Las puertas del coloso de José Díaz se abrieron al promediar las 11:00 de la mañana para darle el último adiós a Daniel Peredo. Los hinchas que llegaron le dedicaron esta enternecedora arenga. (Foto: USI / captura de video)
Las puertas del coloso de José Díaz se abrieron al promediar las 11:00 de la mañana para darle el último adiós a Daniel Peredo. Los hinchas que llegaron le dedicaron esta enternecedora arenga. (Foto: USI / captura de video)
Pedro Ortiz Bisso

En la soledad de su cuarto, sin que nadie se lo dijera, un niño dibuja a y a Ramón Quiroga, y escribe: “¡La tocó! ¡La tocó!”, rememorando el milagroso empate ante Colombia. En una calle del Callao, en un mural que homenajea a los seleccionados que clasificaron a Rusia, un artista añade el rostro del periodista debajo del de Ricardo Gareca. Todos llevan la camiseta bicolor.

En el Nacional, mientras la carroza que lleva sus restos da la vuelta a la cancha, esa que fue su casa, miles de personas aplauden. Muchos lloran. Secan sus ojos en sus camisetas blanquirrojas, cremas, blanquiazules, celestes. Hay niños, jóvenes y gente mayor. La mayoría nunca cruzó una palabra con él, pero lo sienten suyo. Lo aplauden mientras vivan su nombre, repiten que está presente, que no se va, no se va, y le agradecen por habernos llevado al Mundial.

Existe un manual no escrito para hacerse popular que empezó a construirse en los 90, cuando la institucionalidad terminó por irse al diablo y los medios empezaron a llenarse de justicieros de pacotilla. Este señala como requisitos alzar la voz (grite, si es posible), usar el adjetivo más grueso para atacar al enemigo de turno y, si puede, sazonarlo con una grosería.

En ese contexto, con el periodismo deportivo herido de superficialidad, Daniel eligió el camino más difícil: remitirse a los hechos, obrar con prudencia. Entregarle al público información veraz, esa que almacenaba en ese disco duro de infinitos teras que tenía en su cabeza.

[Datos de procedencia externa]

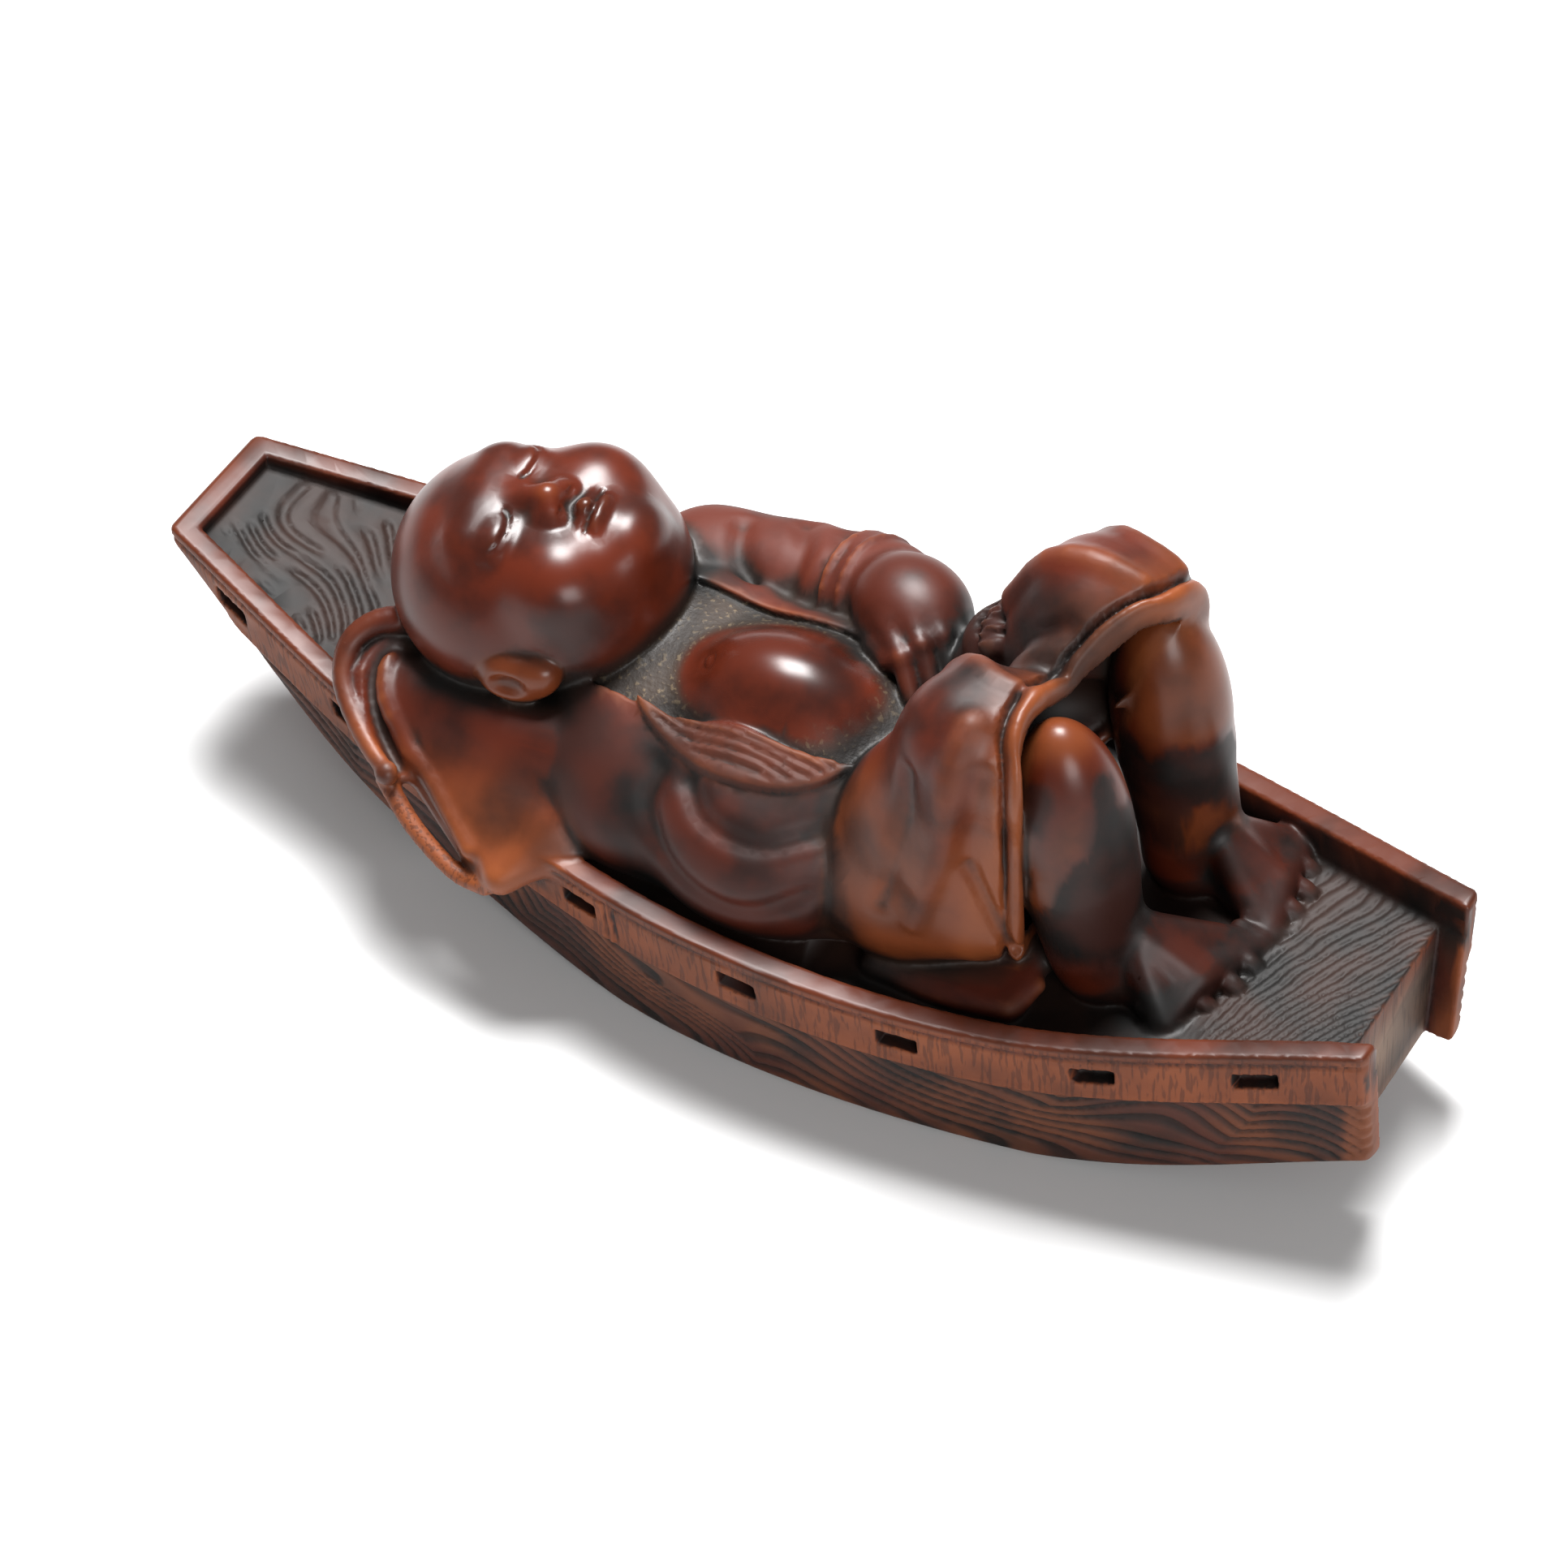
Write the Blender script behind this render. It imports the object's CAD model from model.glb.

“Ni él mismo tenía idea de lo que representaba, nunca lo dimensionó”, recuerda Raúl Sifuentes, uno de sus amigos más cercanos. En lugar de hacer blanco fácil en el caído, como suele ocurrir, optaba por analizar el hecho y entenderlo. “¿Sabes lo que han escrito los jugadores para despedirlo?: ‘Gracias por creer en el futbolista peruano’”, añade Raúl.

Para el escritor Jerónimo Pimentel, otro de sus amigos, las razones de esta manifestación general de pesar se deben a que la gente “vio en él un peruano normal, que podía ser exitoso, sin disfuerzos, malacrianzas ni cinismo”.

El inglés Nick Hornby, en ese conmovedor y poderoso homenaje al hincha llamado “Fiebre en las gradas”, escribió: “Pido tolerancia para quienes describimos un logro puramente deportivo como el mejor momento de nuestras vidas. No es que nos falte imaginación ni tampoco llevamos una vida triste y yerma, lo único que sucede es que la vida real es más tenue, más apagada, y contiene un potencial menor para entrar en un delirio inesperado”.

Daniel nos contó las historias sobre el césped como si fueran nuestras, con simpleza, sin obviar alegrías ni pesares, desde los ‘huevos de Vargas’ hasta la madrecita de Jefferson Agustín. Lloramos y reímos con él. Y hoy lo extrañamos tanto porque, créanme, otro Daniel no va a haber.